The idea that none of this seems to have much bearing on real life is almost the identical flipside of the way most sensible souls regarded the mania of only a year or two back, when shedloads of moolah appeared to be available to any Tom, Dick or Harriet eager to set up a website. Most of this cash, by the way, came straight out of workers' pension funds--a scandal which the FT has now started to discuss in the same kind of category as the Dutch Tulip Mania of the 17th century and the South Sea Bubble of the 18th. The idea that this new economy was something unique and entirely divorced from the real economy was routinely and seriously discussed in terms of the 'weightless economy', an almost spookily convenient incarnation for the troupe of postmodernist tosspots who currently surround our very own prime minister.

What is coming out now is that, far from being 'weightless', the impact of the collapse of the new technology sector on economies and people around the globe is very heavy indeed, dragging all other sectors to the edge of the precipice virtually single-handedly. In the past year, for example, it is estimated that the combined losses clocked up by major telecoms companies in Europe are so enormous (around £750 billion) that they outmatch the assets of two national economies (Switzerland and Finland) put together.

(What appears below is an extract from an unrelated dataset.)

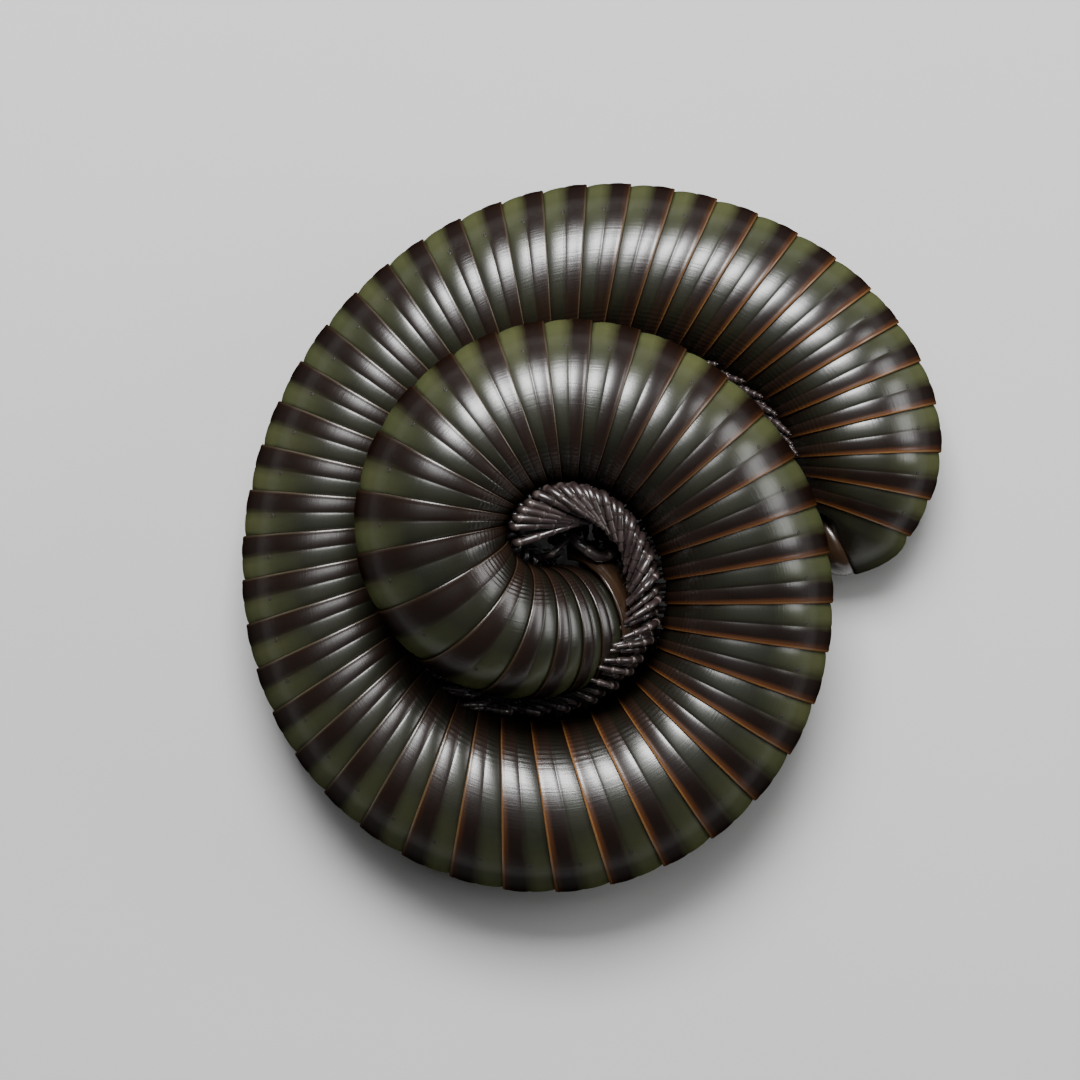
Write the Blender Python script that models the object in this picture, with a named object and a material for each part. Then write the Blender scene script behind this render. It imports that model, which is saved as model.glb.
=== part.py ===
"""A life-size model of a spirostreptus millipede that lies coiled on its right side.

The body follows one spiral route from the tail, low on the floor at +X, round the coil and
up over itself, then down into the middle, where the head is tucked in. All sizes are metres,
+Z is up, and the origin is at the bottom centre of the model's box.
"""
import math
import random

import bmesh
import bpy
import numpy as np
from mathutils import Matrix, Vector

MM = 0.001
GAP = 0.3 * MM

# The route of the body's centreline, from the tail to the neck, in millimetres:
# turn about the coil's eye in degrees, distance from the eye, height, girth radius.
ROUTE = (
    (-4, 20.2, 3.7, 2.4), (9, 22.0, 5.0, 4.7), (18, 23.6, 6.1, 6.0), (28, 24.7, 6.45, 6.5),
    (60, 24.7, 6.65, 6.75), (90, 23.7, 6.8, 6.85), (120, 22.4, 6.9, 6.95), (150, 21.5, 6.95, 7.0),
    (180, 21.25, 6.95, 7.05), (210, 21.6, 7.0, 7.1), (240, 21.2, 7.0, 7.1), (270, 19.5, 7.25, 7.1),
    (300, 16.8, 8.2, 7.05), (330, 14.1, 9.8, 6.95), (360, 12.3, 12.0, 6.85), (390, 11.5, 13.9, 6.75),
    (420, 11.6, 15.4, 6.7), (450, 12.4, 16.7, 6.6), (480, 13.2, 17.8, 6.5), (510, 13.3, 18.5, 6.35),
    (540, 12.1, 17.8, 6.1), (568, 9.6, 16.1, 5.75), (587, 7.6, 14.65, 5.5), (598, 6.55, 13.8, 5.35),
    (608, 5.75, 13.0, 5.2), (623, 4.95, 11.9, 5.0), (636, 4.5, 10.9, 4.85), (646, 4.3, 10.1, 4.7),
    (654, 4.2, 9.5, 4.6),
)
ROUTE_STEP = 0.5                    # degrees of turn between the sampled points of the route

# How the rings' planes stand, by the turn of the coil: their yaw in degrees, where plus takes
# the back toward the head, and how far they lean with the body's slope, from 0 (upright) to 1.
PLANES = (
    (-4, -4, 0), (9, -5, 0), (15, -1, 0), (21, -1.5, 0), (46, -11, 0), (105, -11, 0),
    (173, 10.7, 0), (234, 13, 0), (250, 13, 0), (269, 5.5, 0), (290, -2.5, 0), (300, -2.5, 0),
    (332, 2, 0), (358, 0, 0), (375, -2, 0), (400, 0, 0), (500, 0, 0), (534, 5, 0), (556, 0, 1),
    (654, 0, 1),
)

# Ring edges: which ring from the tail has its rear rim how far along the route, in millimetres.
RING_COUNT = 66
RIM_KNOTS = (
    (1, 5.35), (2, 7.9), (3, 10.6), (4, 13.35), (7, 21.55), (10, 30.1), (13, 38.4), (16, 46.6),
    (19, 54.2), (22, 61.9), (26, 72.8), (30, 83.9), (34, 95.2), (36, 101.4), (38, 108.2),
    (40, 115.2), (42, 121.7), (44, 127.9), (46, 134.1), (49, 143.3), (52, 151.8), (55, 159.4),
    (58, 167.1), (60, 172.9), (61, 175.8), (62, 178.9), (63, 182.2), (64, 184.8), (65, 186.7),
    (66, 188.2), (67, 189.8),
)
RINGS_PER_LENGTH = (6, 6, 6, 6, 6, 6, 6, 6, 6, 8, 4)    # trunk lengths, from the tail
RING_SIDES = 24
RIM_STEP = 0.14 * MM                # the short step up to each ring's rear rim
FRONT_GIRTH = 0.965                 # a ring's front, as a share of its rear rim

TRUNK_GIRTH = 6.4                   # the trunk's usual girth, for the leg poses (mm)

# Legs: each pose is four points, root, knee, shin and tip, as distance back toward the tail
# (mm), angle from the belly's midline (degrees) and height over the ring (mm).


def lifted(height, angle, more):
    """The pose's height and angle on a leg turned up by more degrees, but no wider in plan."""
    widest = (TRUNK_GIRTH + height) * math.cos(math.radians(angle))
    return (angle + more, widest / math.cos(math.radians(angle + more)) - TRUNK_GIRTH)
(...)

And, as the Financial Times points out, for all the talk about a 'weightless economy', the information age requires an awful lot of infrastructure in the form of cables, networks, PCs, microchips and the like. In fact, it seems that one of the few times we ever hear workers being mentioned on the news or get to know anything about the factories they work in is when companies tell us that they are going to be shut down. The rather obvious result in Japan over the last few months has been wholesale cutbacks in semiconductor and microchip production by firms like Hitachi, Fujitsu and NEC, and the worst collapse of the Nikkei index since the one in December 1984.

Toshiba has been forced to shut down a semiconductor assembly line for the first time ever, at Yokkaichi in central Japan, as a direct result of which it has also needed to lift a supposed 'taboo' on sacking the entire workforce, regularly promoted in the west as one of the benefits of working in partnership with management. It is also widely predicted that, as a result of the closure at Yokkaichi, Toshiba's only US chip plant, at Manassas in Virginia, will also need to shut.

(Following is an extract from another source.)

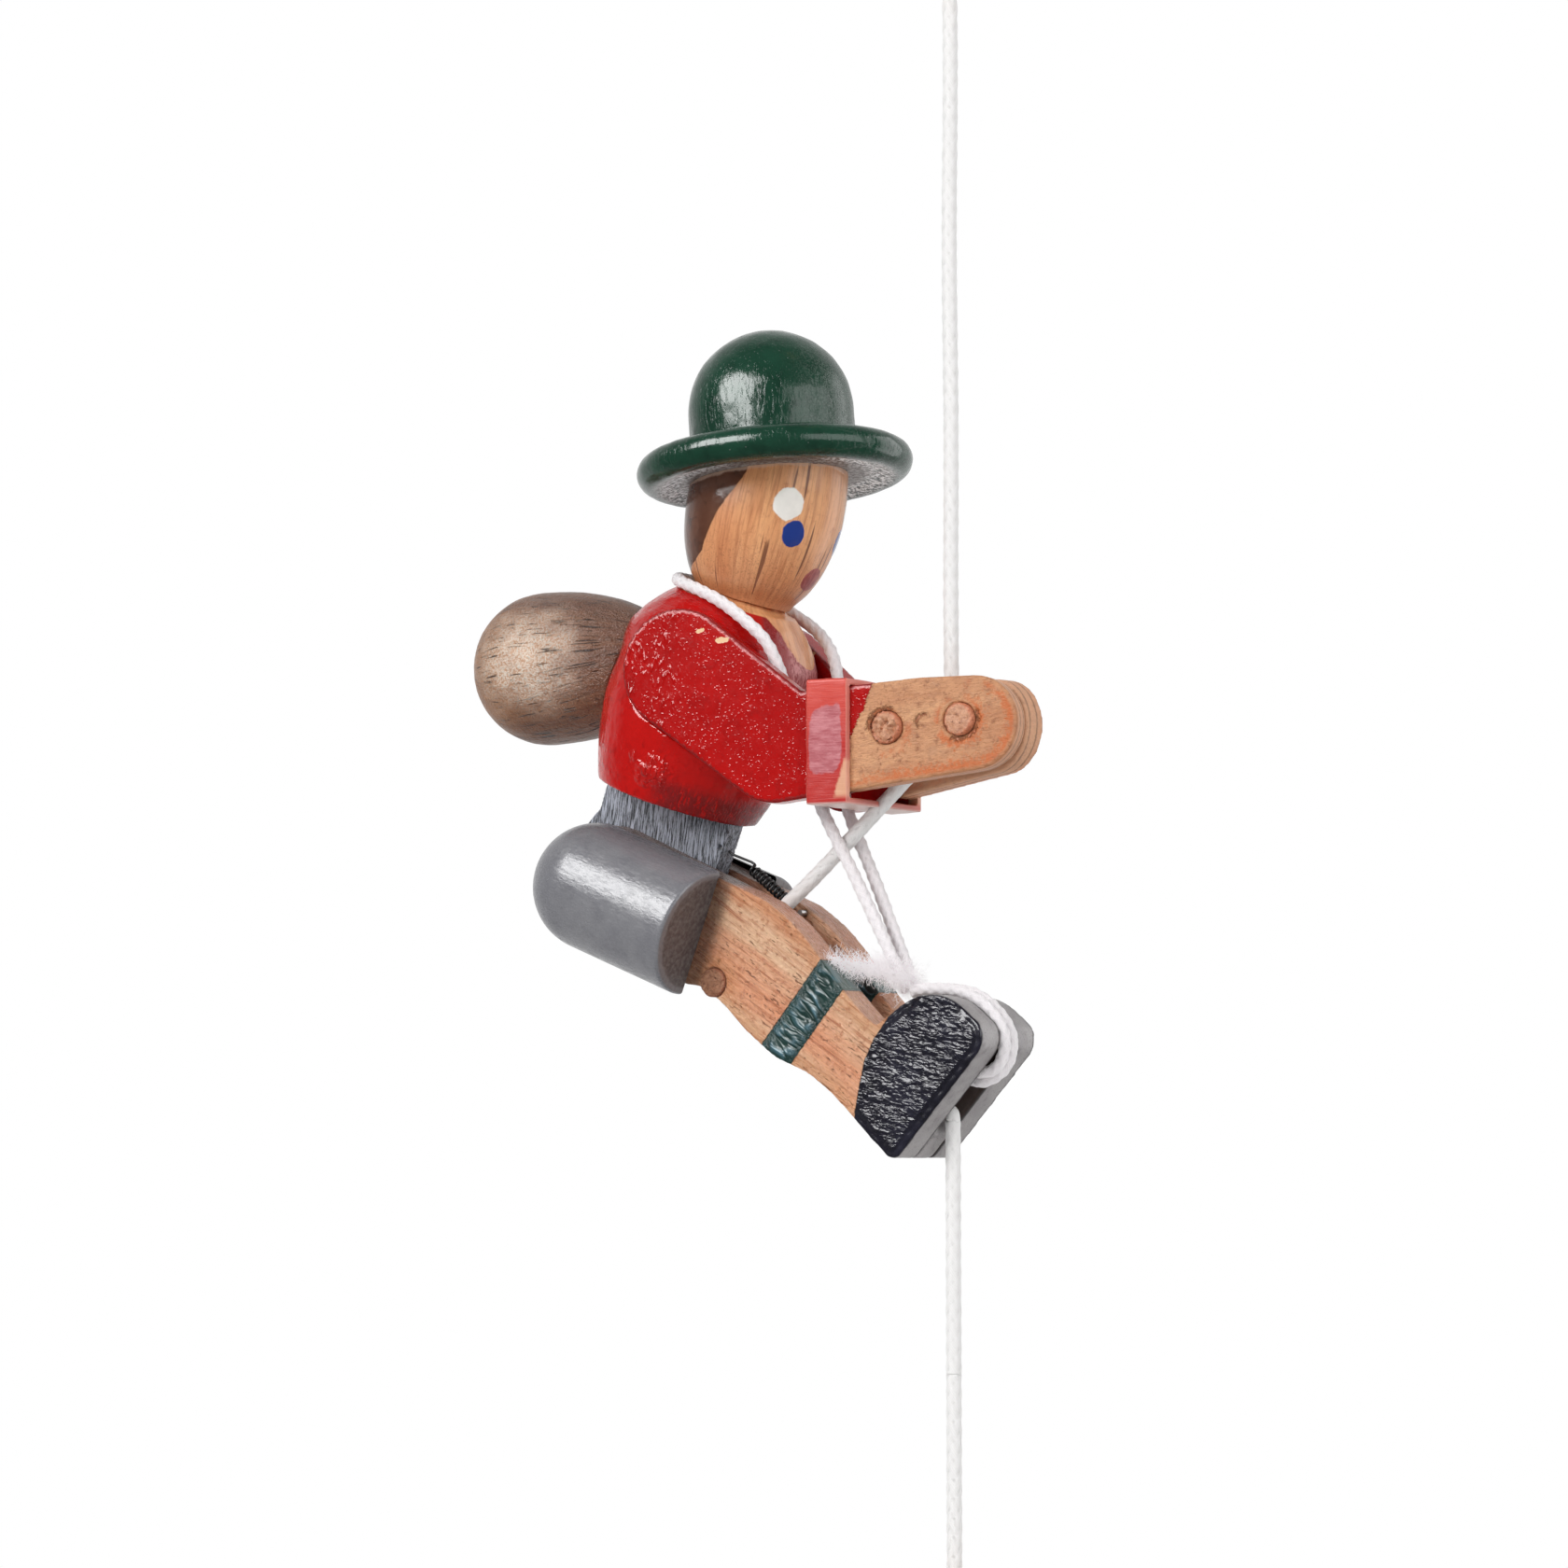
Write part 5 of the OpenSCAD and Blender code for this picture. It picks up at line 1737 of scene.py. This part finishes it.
def dress_inside() -> None:
    """Materials for the CAD nodes that show as they are."""
    steel = Metal((0.55, 0.55, 0.55), 0.3).material("plain_steel")
    wood = wood_material("inner_dowel_wood", PLAIN_BEECH, FIGURE)
    for node, material in (
        ("hat_dowel", wood), ("neck_dowel", wood), ("backpack_dowel", wood), ("shoulder_dowel", wood),
        ("hip_pin", steel), ("spring_pin", steel), ("tongue_pin", steel),
    ):
        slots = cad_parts[node].data.materials
        slots.clear()
        slots.append(material)


@dataclass
class Studio:
    """Camera, soft lamps, white surroundings and a pale floor."""

    target: tuple = (-32.85, 0.0, -148.3)
    toward: tuple = (0.5714, -0.8160, -0.0872)
    away: float = 692.3
    lens: float = 96.43
    lamp_away: float = 0.95
    floor_r: float = 0.4
    floor_z: float = -0.33

    def camera(self) -> None:
        """The camera at the photograph's place."""
        data = bpy.data.cameras.new("photo_camera")
        data.sensor_width, data.lens = 36.0, self.lens
        data.clip_start, data.clip_end = 0.01, 20.0
        camera = linked("photo_camera", data)
        back = Vector(self.toward).normalized()
        camera.location = (Vector(self.target) + back * self.away) * MM
        camera.rotation_euler = (-back).to_track_quat("-Z", "Y").to_euler()
        bpy.context.scene.camera = camera

    def lamp(self, name: str, direction: tuple, size: tuple, level: float, shown: str = "") -> None:
        """One soft rectangular lamp that points at the figure.

        Args:
            name: its name.
            direction: where it stands, seen from the figure.
            size: its width and height, in m.
            level: its radiance.
            shown: "glossy" or "diffuse" for a lamp that only gives reflections or only light.
        """
        data = bpy.data.lights.new(name, "AREA")
        data.shape, data.size, data.size_y = "RECTANGLE", *size
        data.energy = level * math.pi * size[0] * size[1]
        lamp = linked(name, data)
        out = Vector(direction).normalized()
        lamp.location = Vector(self.target) * MM + out * self.lamp_away
        lamp.rotation_euler = out.to_track_quat("Z", "Y").to_euler()
        lamp.visible_glossy = shown != "diffuse"
        lamp.visible_diffuse = shown != "glossy"

    def world(self) -> None:
        """Surroundings: white where the camera looks, dimmer as a light, and darker in front."""
        world = bpy.data.worlds.new("white_room")
        bpy.context.scene.world = world
        world.use_nodes = True
        graph = Graph(world.node_tree)
        sky = graph.tree.nodes["Background"]
        sky.inputs["Color"].default_value = (1, 1, 1, 1)
        place = graph.node("ShaderNodeTexCoord", {}, {}, "Generated")
        dot = {"operation": "DOT_PRODUCT"}
        facing = graph.node("ShaderNodeVectorMath", dot, {0: place, 1: self.toward}, "Value")
        room = graph.faded(facing, -0.95, -0.2, 0.9, 0.12)
        strength = graph.node("ShaderNodeMix", {}, {0: graph.ray("Is Glossy Ray"), 2: 0.48, 3: room})
        for kind in ("Is Transmission Ray", "Is Camera Ray"):
            strength = graph.node("ShaderNodeMix", {}, {0: graph.ray(kind), 2: strength, 3: 1.0})
        graph.tree.links.new(strength.socket, sky.inputs["Strength"])

    def floor(self) -> None:
        """A pale round floor under the toy that fades to white at its rim."""
        bpy.ops.object.select_all(action="DESELECT")
        low = (0, 0, self.floor_z)
        bpy.ops.mesh.primitive_circle_add(vertices=96, radius=self.floor_r, fill_type="NGON", location=low)
        floor = bpy.context.object
        floor.name = "floor"
        lone(floor)
        bpy.ops.object.transform_apply(location=True)
        shader = Shader("pale_floor")
        shader.bsdf.inputs["Base Color"].default_value = (0.86, 0.86, 0.86, 1)
        shader.bsdf.inputs["Roughness"].default_value = 0.7
        x, y, _ = shader.parts(shader.node("ShaderNodeTexCoord", {}, {}, "Object"))
        seen = shader.ray("Is Camera Ray") * shader.faded(distance(x, y), 0.06, 0.38, 0.35, 1.0)
        paint, white = Value(shader, shader.bsdf.outputs[0]), shader.node("ShaderNodeEmission", {}, {})
        blend = shader.node("ShaderNodeMixShader", {}, {0: seen, 1: paint, 2: white})
        shader.tree.links.new(blend.socket, shader.tree.nodes["Material Output"].inputs["Surface"])
        floor.data.materials.append(shader.material)
        floor.visible_glossy = False

    def build(self) -> None:
        """Sets the whole studio."""
        bpy.context.scene.view_settings.view_transform = "Standard"
        self.camera()
        self.lamp("key_light", (-0.248, -0.864, 0.438), (0.5, 0.5), 6.9, "diffuse")
        self.lamp("key_reflection", (-0.235, -0.83, 0.505), (0.8, 0.52), 14.0, "glossy")
        self.lamp("right_reflection", (0.95, 0.02, 0.28), (1.1, 0.6), 2.4, "glossy")
        self.lamp("back_reflection", (0.52, 0.85, 0.1), (0.5, 1.1), 2.0, "glossy")
        self.lamp("right_light", (0.883, -0.146, 0.447), (0.4, 0.6), 4.4, "diffuse")
        self.world()
        self.floor()


def main() -> None:
    """Builds the toy piece by piece."""
    logging.basicConfig(level=logging.INFO, format="%(name)s: %(message)s")
    Studio().build()
    cords = Cords()
    cords.climbing()
    cords.tie()
    for maker in (Hat(), Head(), Torso(), Backpack(), Arms(), Legs()):
        maker.build()
    dress_inside()


if __name__ == "__main__":
    main()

In the UK it has already fed through bigtime in the decision by the mobile phone company Motorola to cease production at one of its main Scottish plants, and by the American computer company Gateway to shut down all its operations in the UK and Ireland, including production plants and retail outlets.

A less obvious consequence has been the impact of the slowdown in semiconductors on a company like BOC, formerly British Oxygen. Apart from its usual job of supplying gases to manufacturing industry, it turns out that BOC also supplies vacuum equipment to the semiconductor plants. No doubt about the obvious solution though--about 1,500 workers would need to be sacked while the bosses waited on a recovery in the market, which the company executive, Tony Isaac, incidentally does not expect will happen until at least the second quarter of next year.

Tony Blair should know this bit first hand, because there was a picture of him in the papers at the start of his summer break in Mexico, shaking hands with workers at BOC's biggest factory in the country, no doubt on the invitation of the anti-capitalist works committee. Although it produces a lot of gas, just like Tony Blair, the BOC plant in Mexico isn't weightless either. It cost $1 billion to build, covers an area of 75 acres, and pipes an estimated 1 million cubic feet of pure nitrogen to the oilfields 50 miles away off the Gulf of Mexico. Naturally enough, it has been built slap-bang in the middle of a site of natural beauty.